Trump is back, as garish and triumphant as ever. But this time, and far more than his victory in 2016, he comes with friends. I don’t just mean the Hegseths and Lutnicks of the world — I mean intellectual backers, some with real heft, and who in different ways shape and reflect Trump’s worldview in economics, education and law. Appropriately for someone as idiosyncratic as the President-elect, they come from many sources. Some, like Patrick Deneen, are genuinely serious intellectuals. Others, like Raw Egg Nationalist, are little more than internet trolls.

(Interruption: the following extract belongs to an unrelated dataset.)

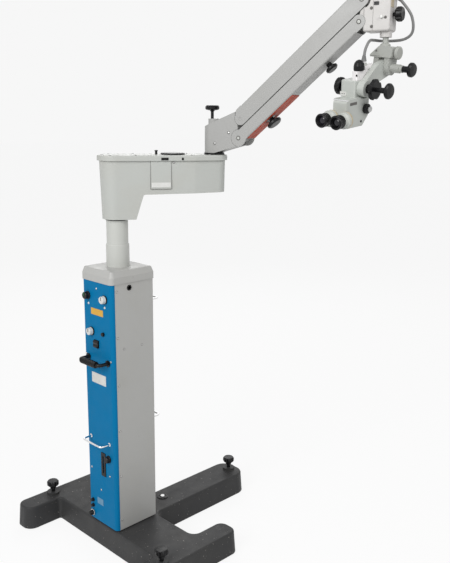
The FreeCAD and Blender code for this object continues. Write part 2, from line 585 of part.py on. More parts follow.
def edge_strip(reach, side, edge, inwards, radius=5.0):
    """What a rounded long edge of a link leaves out."""
    near, far = sorted((side * (ARM_SIDE - radius), side * (ARM_SIDE + 1)))
    low, high = sorted((edge - inwards, edge + inwards * radius))
    strip = block(reach[0], reach[1], near, far, low, high)
    middle = (side * (ARM_SIDE - radius), edge + inwards * radius)
    return strip.cut(rod((reach[0] - 1, *middle), (reach[1] + 1, *middle), radius))


def channel(corners, keep_x, pocket, ends):
    """Hollow link: rounded plates, joined by a wall over keep_x, with bosses round the pins."""
    body = side_slab(corners, -ARM_SIDE, ARM_SIDE)
    for x, radius in ends:
        body = body.fuse(across((x, 0), radius, -ARM_SIDE, ARM_SIDE))
    body = body.removeSplitter()
    for side in (-1, 1):
        body = body.cut(edge_strip(keep_x, side, pocket["edge"], -1 if pocket["edge"] > 0 else 1))
    half = ARM_SIDE - WALL
    body = body.cut(block(-60, LINK_LENGTH + 60, -half, half, pocket["low"], pocket["high"]))
    for x0, x1 in ((-60, keep_x[0]), (keep_x[1], LINK_LENGTH + 60)):
        body = body.cut(block(x0, x1, -half, half, -60, 60))
    for x, radius in ends:
        for y0, y1 in ((TONGUE_HALF + 0.5, half + 0.5), (-half - 0.5, -TONGUE_HALF - 0.5)):
            body = body.fuse(across((x, 0), 12, y0, y1))
        body = body.cut(across((x, 0), PIN_RADIUS + RUN, -ARM_SIDE - 1, ARM_SIDE + 1))
    return body.removeSplitter()


ARM_KNOBS = {"arm_knob_rear": (116, 24), "arm_knob_front": (361, 19)}
ARM_KNOB_STEM = 5.0


def lower_link():
    far = LINK_LENGTH
    corners = [(0, -LOWER_DOWN, 0), (far, -LOWER_DOWN, 0), (far, LOWER_UP, 0), (0, LOWER_UP, 0)]
    body = channel(corners, (30, far - 24), {"low": WALL - LOWER_DOWN, "high": 60, "edge": -LOWER_DOWN},
                   ((0, LOWER_END), (far, LOWER_HEAD_END)))
    for x, radius in ARM_KNOBS.values():
        body = body.fuse(upright(x, 0, -LOWER_DOWN, -6, 11))
        body = body.cut(upright(x, 0, -LOWER_DOWN - 1, -5, ARM_KNOB_STEM + RUN))
    return link_placed(body, LOWER_PIVOT)


def upper_link():
    far = LINK_LENGTH
    corners = [(0, -UPPER_DOWN, 0), (far, -UPPER_DOWN, 0), (far + 18, 0, 0), (far + 18, UPPER_UP, 14),
               (4, UPPER_UP, 14), (-16, 8, 0)]
    body = channel(corners, (26, far - 26), {"low": -60, "high": UPPER_UP - WALL, "edge": UPPER_UP},
                   ((0, UPPER_END), (far, UPPER_END)))
    return link_placed(body, UPPER_PIVOT)


def arm_knob(x, radius):
    top = -LOWER_DOWN
    knob = turned([(0, top - 23), (radius - 4, top - 23), (radius, top - 19), (radius, top - 14), (radius - 5, top - 11),
                   (9, top - 8), (8, top - AIR), (ARM_KNOB_STEM, top - AIR), (ARM_KNOB_STEM, -8), (0, -8)],
                  (x, 0, 0), (0, 0, 1))
    return link_placed(knob, LOWER_PIVOT)


def balance_spring():
    """Wound spring on its rod, held by two saddles on the floor of the lower link."""
    profile, start, pitch = [(6, 168)], 168, 8
    for i in range(14):
        x = start + i * pitch
        profile += [(9.5, x), (12.5, x + pitch / 2)]
    end = start + 14 * pitch
    profile += [(9.5, end), (6, end)]
    coil = turned(profile, (0, 0, 1), (1, 0, 0))
    return link_placed(coil, LOWER_PIVOT)


def spring_rod():
    body = rod((150, 0, 1), (310, 0, 1), 6)
    for x in (150, 310):
        body = body.fuse(block(x - 7, x + 7, -14, 14, WALL - LOWER_DOWN, 10))
    return link_placed(body, LOWER_PIVOT)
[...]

Whatever their differences, though, and arguably more even than Trump himself, these varied figures offer a vivid glimpse of how the President-elect will rule over the next four years. Given the man they admire, their ideas unsurprisingly spear at vaunted liberal ideals, whether in their understanding of race or how the courts can promote social justice. Yet beyond the ideology, the question remains: to what extent do Trump’s court philosophers, and the ideas they promote, actually chime with what Americans thought they voted for on 5 November? I’d argue “not very much” — and from economic populism to social policy, the millions of voters who plumped for Trump may yet rue their choice.

Like any political movement, Trumpism has antecedents. The clearest example here is Pat Buchanan, famous in the Nineties for mixing culture war pathos with strict anti-immigrationism. After several quixotic presidential runs, he eventually retired to write long books about how European and “white” Americans were being replaced in their own homeland. During the long neocon ascendency, it goes without saying, such ideas were happily ignored. Over more recent times, however, many on the Trumpish wing of American politics have refocused their attention on race.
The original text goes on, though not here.